By the late 1980s, it was obvious the resort needed some serious capital investment. In 1992, McCollister sold Jackson Hole Ski Corp. to siblings Connie, Jay, and Betty Kemmerer, who had a family history in Wyoming stretching back more than one hundred years. Almost immediately the ski area began to see improvements: In 1992, the Thunder chairlift was upgraded from a double to a quad. In 1997, the family made the beginner-friendly Teewinot lift into a high-speed quad and also upgraded the Apres Vous chair from a double to a detachable high-speed quad. In 1997, the ski area’s first gondola, the Bridger Gondola, opened, along with new intermediate trails.
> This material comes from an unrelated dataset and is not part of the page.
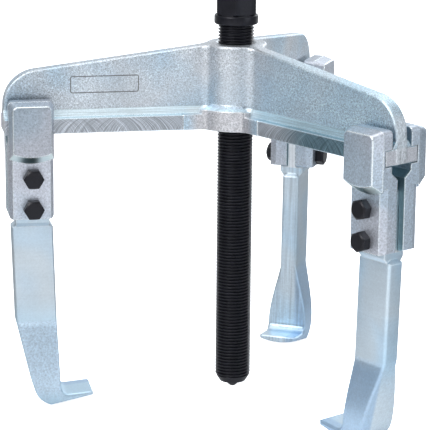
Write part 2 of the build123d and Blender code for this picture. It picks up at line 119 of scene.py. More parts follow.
class Tree:
    """Builds a node tree. Inputs are numbers, tuples, strings or signals."""

    def __init__(self, node_tree):
        self.nodes = node_tree.nodes
        self.links = node_tree.links
        self.nodes.clear()
        self.normal = None

    def put(self, socket, value):
        if isinstance(value, Signal):
            self.links.new(value.socket, socket)
        elif isinstance(value, tuple) and socket.type == "RGBA":
            socket.default_value = (*value, 1.0)
        else:
            socket.default_value = value

    def add(self, kind, inputs=None, **properties):
        node = self.nodes.new(kind)
        for name, value in properties.items():
            setattr(node, name, value)
        for key, value in (inputs or {}).items():
            self.put(node.inputs[key], value)
        return node

    def signal(self, kind, inputs=None, output=0, **properties):
        return Signal(self, self.add(kind, inputs, **properties).outputs[output])

    @cached_property
    def position(self):
        return self.signal("ShaderNodeTexCoord", output="Object")

    @cached_property
    def geometry(self):
        return self.add("ShaderNodeNewGeometry")

    def math(self, operation, first, second=0.0):
        return self.signal("ShaderNodeMath", {0: first, 1: second, 2: 0.0}, operation=operation)

    def vector(self, operation, first, second=(0, 0, 0)):
        output = "Value" if operation in ("DOT_PRODUCT", "LENGTH") else 0
        return self.signal("ShaderNodeVectorMath", {0: first, 1: second}, output,
                           operation=operation)

    def shifted(self, x, y, z):
        return self.vector("ADD", self.position, (x, y, z))

    def stretched(self, x, y, z):
        return self.vector("MULTIPLY", self.position, (x, y, z))

    def split(self, vector):
        node = self.add("ShaderNodeSeparateXYZ", {0: vector})
        return [Signal(self, output) for output in node.outputs]

    def split_face_normal(self):
        return self.split(Signal(self, self.geometry.outputs["True Normal"]))

    def join(self, x, y, z):
        return self.signal("ShaderNodeCombineXYZ", {0: x, 1: y, 2: z})

    def noise(self, scale, detail=2.0, rough=0.5, distortion=0.0, at=None):
        return self.signal("ShaderNodeTexNoise", {
            "Vector": at or self.position, "Scale": scale, "Detail": detail,
            "Roughness": rough, "Distortion": distortion}, "Fac")

    def mix(self, by, start, end):
        return self.signal("ShaderNodeMix", {0: by, 6: start, 7: end}, 2, data_type="RGBA")

    def mix_value(self, by, start, end):
        return self.signal("ShaderNodeMix", {0: by, 2: start, 3: end}, data_type="FLOAT")

    def shade(self, colour, by):
        """Colour times a grey factor."""
        return self.signal("ShaderNodeMix", {0: 1.0, 6: colour, 7: self.join(by, by, by)}, 2,
                           data_type="RGBA", blend_type="MULTIPLY")

    def edge(self, radius, start=0.02, end=0.16):
        """1 on edges, 0 on flat faces; the rounded normal goes under later bumps."""
        self.normal = self.signal("ShaderNodeBevel", {"Radius": radius}, samples=6)
        flat = Signal(self, self.geometry.outputs["Normal"])
        return (1.0 - self.vector("DOT_PRODUCT", self.normal, flat)).ramp(start, end)

    def bump(self, height, depth, strength=1.0):
        """Lay a bump of this depth in metres over the normal so far."""
        inputs = {"Height": height, "Distance": depth, "Strength": strength}
        if self.normal:
            inputs["Normal"] = self.normal
        self.normal = self.signal("ShaderNodeBump", inputs)

    def surface(self, colour, metallic, rough, more=None):
        shader = self.signal("ShaderNodeBsdfPrincipled", {
            "Base Color": colour, "Metallic": metallic, "Roughness": rough,
            "Normal": self.normal, **(more or {})})
        self.add("ShaderNodeOutputMaterial", {"Surface": shader})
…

Teton Village began to see changes too. In 1999, the Teton Village Association began to charge for parking in the base area. In 2000, the Snake River Lodge and Spa, the base area’s first spa, was built where the Sojourner Inn formerly sat. The Teton Club, a hotel/fractional-ownership project, opened in 2001. In 2002, Teton Mountain Lodge opened. In 2003, Four Seasons Jackson Hole opened on land formerly home to ramshackle maintenance sheds and a dirt parking lot. In 2008, Teton Village got its first LEED-certified boutique hotel, Hotel Terra, which opened just uphill from the Hostel and was the first Teton Village hotel to be included on Conde Nast Traveler’s annual “Hot List.”
“We’ve seen a lot of changes in this valley,” Paul McCollister said in his 1995 interview with Byrd. “In the old days, when you went to a party everyone went in their Levis and you knew everybody. Today when you go to party everybody is dressed to the nines and you hardly know anybody. There has been a big social change in this valley.” And he said this before the Village got its first, much less its fifth, spa. JH
The many lives of the Seven Levels Inn
Looking for the Seven Levels Inn? It is now the Caldera House. In 2013, four friends purchased the property for $8 million, promptly tore the old building down, and built a six-story, 70,000- square-foot condo-hotel (that opened last winter). Between welcoming the first skiers to Jackson Hole Ski Area in 1965 and its demolition, the Seven Levels led many lives. In the ’80s, it was remodeled and renamed the Village Center Inn. Its basement bar was a favorite hangout of the Jackson Hole Ski Patrol for many years before they decamped to “The War Room” in the Sojourner. (Now they relax in the “Boom Boom Room,” which is underneath the tram). For almost a decade, Teton Gravity Research (TGR), a production company often credited with revolutionizing the ski film industry, was headquartered in office space in the Village Center Inn. At one point the Inn was home to a Pizza Hut that sold 5-cent beers. Benny Wilson remembers ordering an entire dishwasher rack of PBR. It was also home to the Bear Claw Café, where the sport of gelande quaffing was created (gelande quaffing is too difficult to explain—Google it). The Bear Claw turned into the Village Café, which served cheap beer and deliciously greasy slices of pizza until it shut down just before the building was torn down.
Paul McCollister and Alex Morley confer at the base of Jackson Hole Mountain Resort during construction of the original Aerial Tram in the mid-1960s. Courtesy photo.
Before Jackson Hole Mountain Resort, Ken (pictured) and Shirley Clatterbaugh ran Crystal Springs Ranch, a summer camp for girls, at the base of Rendezvous Mountain. Photo Jackson Hole Historical Society and Museum
Pepi Stiegler, an Austrian and the 1964 Olympic champion in slalom racing, was Jackson Hole Mountain Resort’s first ski school director. He kept the job until 1994. Jackson Hole News & Guide file photo.